Seven games is hardly cause for panic, but this team needs to get offense from someone, and it won't be Aaron Rowand, which makes the decision to stick him at designated hitter during interleague games—as the Giants did for two of their three against Oakland—all the more curious. Rowand started the season strong but is hitting .207/.266/.297 in 158 plate appearances since April 18. I'd wanted to say that is worse than Miguel Tejada's year-to-date numbers, but remarkably, it isn't.

Then again, Rowand did drive home San Francisco's lone run in Sunday's 2-1 loss. And who else would you stick at DH? Bill Hall? Chris Stewart?

Hall was released by the Houston Astros, a team that is as close to Triple-A as you can come without actually being there. Stewart is a journeyman catcher with a career minor-league line of .256/.328/.360 in more than 2,500 plate appearances. These are not the answers to questions worth asking.

Stewart and Eli Whiteside highlight another problem: catching in the post-Posey-injury era. Manager Bruce Bochy was a marginal big-league backstop in his day and has started similar types in the past—the list of catchers he employed while in San Diego is telling. Here are the top 10 in games played:

  1. Ben Davis, 248 games
  2. Wiki Gonzalez, 228
  3. Carlos Hernandez, 220
  4. Ramon Hernandez, 205
  5. John Flaherty, 196
  6. Brad Ausmus, 146
  7. Miguel Ojeda, 123
  8. Brian Johnson, 121
  9. Mike Piazza, 99
  10. Tom Lampkin, 94

Beyond Ramon Hernandez and an aging Piazza, these men were not known for their hitting prowess. Like it or not, Whiteside might end up being Bochy's guy for the foreseeable future.

The only internal option is Johnny Monell, and he isn't much of an option. Who is available on the open market—John Buck and his insane contract? How much should a team with a negative run differential pay to increase—maybe—its chances of holding off a Diamondbacks team that was expected to finish last?

Outside of upgrades behind the plate (unlikely) and at shortstop (already happened, although replacing Tejada with rookie Brandon Crawford figures to aid the defense more than the offense), the best hope is that Sandoval returns to pre-injury form. Or perhaps one of the middling veterans—Pat Burrell, Aubrey Huff, Cody Ross—magically catches fire in the second half.
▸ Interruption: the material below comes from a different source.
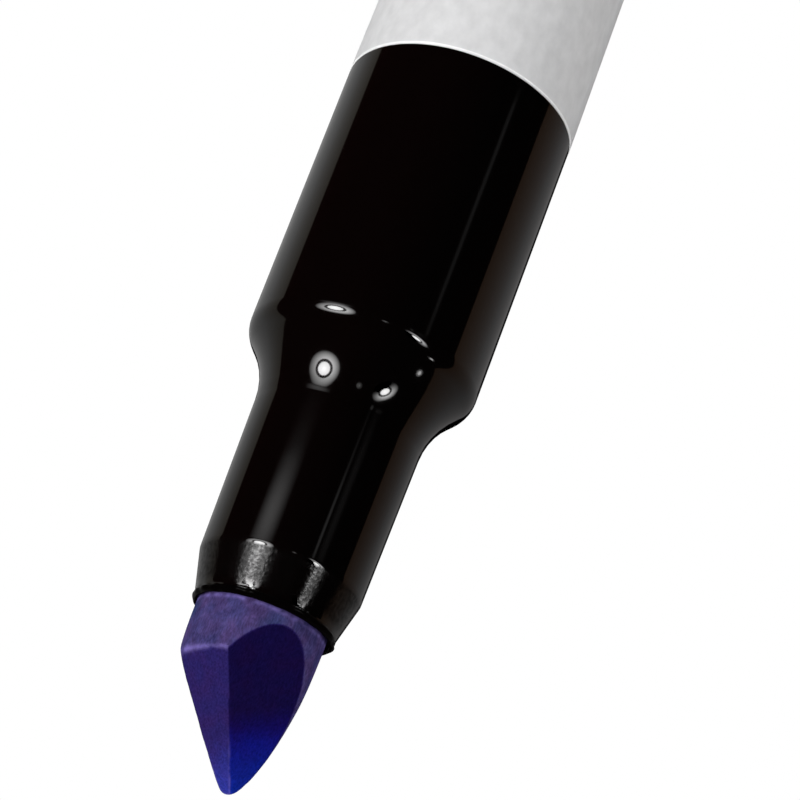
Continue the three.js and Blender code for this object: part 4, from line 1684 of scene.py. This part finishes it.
    def build_world(self) -> None:
        """Makes the background white to the eye, in gloss and through glass.

        Elsewhere it is a soft light that is stronger from the left (+X) than from the right.
        """
        world = bpy.data.worlds.new("studio")
        tree = emptied_tree(world)
        way = add_node(tree, "TexCoord").outputs["Generated"]
        soft = add_node(tree, "MapRange", add_node(tree, "SeparateXYZ", way), -1.0, 1.0, *self.soft_light)
        strength = add_node(tree, "Mix", self.seen(tree), soft, 1.0)
        light = add_node(tree, "Background", {"Color": linear("#ffffff"), "Strength": strength})
        add_node(tree, "OutputWorld", light)
        bpy.context.scene.world = world

    def build_lamps(self) -> None:
        """Hangs soft disc lamps that light the marker and aren't mirrored by it.

        There are two in front, one behind at the right and one over the nib. Each has a bearing and a
        rise, a power in watts and a diameter.
        """
        for name, bearing, rise, watts, size in (
            ("left_lamp", 43.5, 23, 1.9, 0.45),
            ("right_lamp", -42, 23, 0.4, 0.3),
            ("back_lamp", -120, 10, 0.6, 0.3),
            ("top_lamp", 0, 80, 1.8, 0.4),
        ):
            direction = self.direction(bearing, rise)
            data = bpy.data.lights.new(name, "AREA")
            data.shape = "DISK"
            data.size = size
            data.energy = watts
            lamp = new_object(name, data)
            lamp.location = self.focus + self.lamp_distance * direction
            lamp.rotation_euler = Vector(direction).to_track_quat("Z", "Y").to_euler()
            lamp.visible_glossy = False

    def build_camera(self) -> None:
        """Sets the camera level with its aim, lifts it to the elevation and rolls it about its view."""
        lift, roll = np.radians(self.camera_elevation), np.radians(self.camera_roll)
        back = Vector((0, -np.cos(lift), np.sin(lift)))
        level = Vector((1, 0, 0))
        right = level * np.cos(roll) + back.cross(level) * np.sin(roll)
        up = back.cross(right)
        data = bpy.data.cameras.new("camera")
        data.lens = self.lens_mm
        data.clip_start = self.camera_near
        camera = new_object("camera", data)
        turn = Matrix((right, up, back)).transposed().to_4x4()
        place = Vector(self.camera_aim) + back * self.camera_distance
        camera.matrix_world = Matrix.Translation(place) @ turn
        bpy.context.scene.camera = camera

    def build(self) -> None:
        """Builds the whole studio."""
        bpy.context.scene.view_settings.view_transform = "Standard"
        self.build_floor()
        self.build_world()
        self.build_reflections()
        self.build_lamps()
        self.build_camera()


def main() -> None:
    """Builds the studio and every sub-assembly in order."""
    logging.basicConfig(level=logging.INFO, format="%(name)s: %(message)s")
    for part in (Studio(), BarrelTube(), NoseShell(), FeltNib(), ValveAction(), MixingBalls(), ClipCap()):
        part.build()
        log.info("%s is done", type(part).__name__)


if __name__ == "__main__":
    main()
Huff had a three-homer game earlier this month but hasn't gone deep in 16 games since. Ross, who is hitting .299/.382/.522 in June, owns a career line of .266/.325/.464. While that is useful enough in a Kevin Mench kind of way, pennants are rarely won on the backs of such hitters.

I don't mean to paint an overly bleak picture—that pitching staff can mask many deficiencies. But at some point, the Giants will need more than the hope that Sandoval remembers how to drive baseballs with authority or that a useful cog transforms into a foundation for no apparent reason.

And though the Giants aren't the only team in the NL West flailing, the others that are struggling to find offense—primarily the Padres, but also the Dodgers—don't appear to be contenders in any sense of the word. It is a credit to San Francisco's pitching staff—paced by unlikely hero Ryan Vogelsong—that the team is winning with some degree of regularity.

At the same time, the Giants' success in the face of such offensive incompetence is an indictment of the division as a whole, whose occupants appear to be approaching the alleged pennant race in the manner of so many cats approaching a fast-running stream. They may acknowledge its presence and even glance in that general direction, but nobody is eager to step within drowning distance.

 Still, someone has to win the division. And as the '87 Twins and '97 Giants remind us, that team doesn't even have to be particularly good. It just has to be less bad than the rest. “We're less bad than the rest” isn't an inspiring battle cry, either, but it's probably better than, “We score more runs than the Padres.”